When I was a kid, August brought with it a wave of conflicting emotions. The excitement of an annual family beach vacation was offset by the paralyzing fear of returning to school, yet there was always one aspect of August that tilted my mood ever-so-slightly in the positive direction: The Minnesota State Fair.
While I was growing up, my family would go to the fair at least twice, but usually three times each year. Sure, us kids loved it, but the multiple journeys were mostly because of my mom. She grew up near the fair, and still transforms into a giddy kid as soon as she walks in the gates. This giddy kid then leads our hungry family from food stand to food stand, trying what’s new but mostly running to our tried-and-true favorites: cheese curds, mini donuts, and fried pickles.
If you’re not a Minnesotan, you may think, “It’s a fair, big deal,” but no no no, not so fast. This isn’t just your average fair. It’s an opportunity to observe variety. Variety in food, variety in courage (I mean WHAT are those people in that bungee ball even THINKING?), and variety in people. Oh me-oh-my the people watching is fantastic: The mullets, the puffy 80s bangs, the 60+ woman in a halter top, the fanny packs…it’s just everything you’d ever want to watch while stuffing your face with fried pickles.

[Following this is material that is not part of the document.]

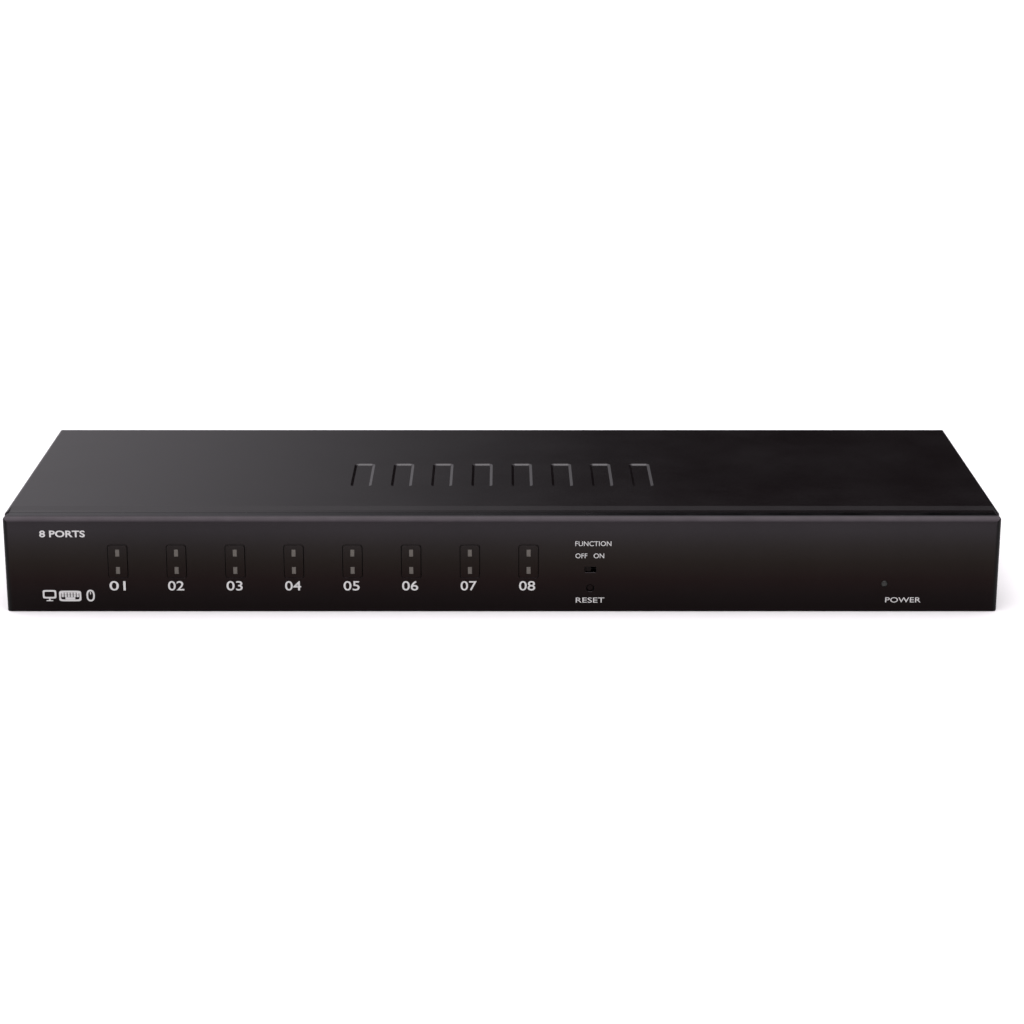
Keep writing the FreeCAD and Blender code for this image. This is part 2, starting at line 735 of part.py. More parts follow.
def power_lens():
    pipe = rod(POWER_X, POWER_Z, POWER_R, FRONT - 0.3, FRONT + 6.0)
    pipe = pipe.makeFillet(0.8, edges_in_plane(pipe, "y", FRONT - 0.3))
    collar = rod(POWER_X, POWER_Z, 2.1, FRONT + BEZEL_WALL, FRONT + BEZEL_WALL + 0.8)
    return joined([pipe, collar])


def indicator_led(x, z):
    """A two-millimetre lamp with a domed end."""
    dome_centre = FRONT + 10.3
    lamp = rod(x, z, 1.0, dome_centre, BOARD_FACE)
    dome = Part.makeSphere(1.0, Vector(x, dome_centre, z))
    base = rod(x, z, 1.15, BOARD_FACE - 0.7, BOARD_FACE)
    return joined([lamp, dome, base])


# ---- Boards ----
def front_board():
    x0, x1, z0, z1 = FRONT_BOARD
    board = rounded(box(x0, x1, BOARD_FACE, BOARD_BACK, z0, z1), 1.5, "y")
    holes = [
        rod(x, z, M3_CLEAR_R, BOARD_FACE - 1, BOARD_BACK + 1) for x in FRONT_POST_XS for z in FRONT_POST_ZS
    ]
    return without(board, holes)


def main_board():
    board = rounded(box(-MAIN_HALF, MAIN_HALF, MAIN_FRONT, MAIN_REAR, MAIN_BOTTOM, MAIN_TOP), 2.0, "z")
    holes = [
        post(x, y, M3_CLEAR_R, MAIN_BOTTOM - 1, MAIN_TOP + 1) for x in MAIN_POST_XS for y in MAIN_POST_YS
    ]
    return without(board, holes)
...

Since I can only make it to “The Great Minnesota Get Together” once this year, I thought that I’d try to bring a bit of the fair home. Maybe I couldn’t take the people watching home with me (which is good…things could get weird real fast), but I could try my hand at homemade fried pickles. When I say “fried” I mean baked, because deep-fried pickles should probably be limited to once, twice, or three times a year, but breaded and baked pickles should be just 20 minutes away year-round, right?
I came up with this recipe after some trial and error. My first mistake was buying a jar of pre-sliced pickles. They’re just not thick enough, so you need to make your own slices. Observe the pathetic pickle-to-batter ratio of the first batch (left) compared to the winning recipe’s pickle-to-batter ratio (right).
In this first batch I also used just cornmeal and cornstarch to bread the pickles, and they turned out too thick and not crunchy enough. Then I tried just panko bread crumbs, but the crumbs were too big and not similar enough to Minnesota State Fair standards. That’s when I created this happy medium, with just a little cornmeal, a small spoonful of cornstarch, and finely processed panko crumbs. I’ve done the homework for you; If you want to make some Minnesota State Fair-style pickles at home, look no further.
If you’re feeling crazy, go ahead and fry these. They will be a bit more golden, and probably a tad crunchier, but I personally think that’s unnecessary. The drizzling of olive oil browns these up nicely, and the combination of panko and cornmeal makes them nice and crisp. You’d never even guess that they were baked.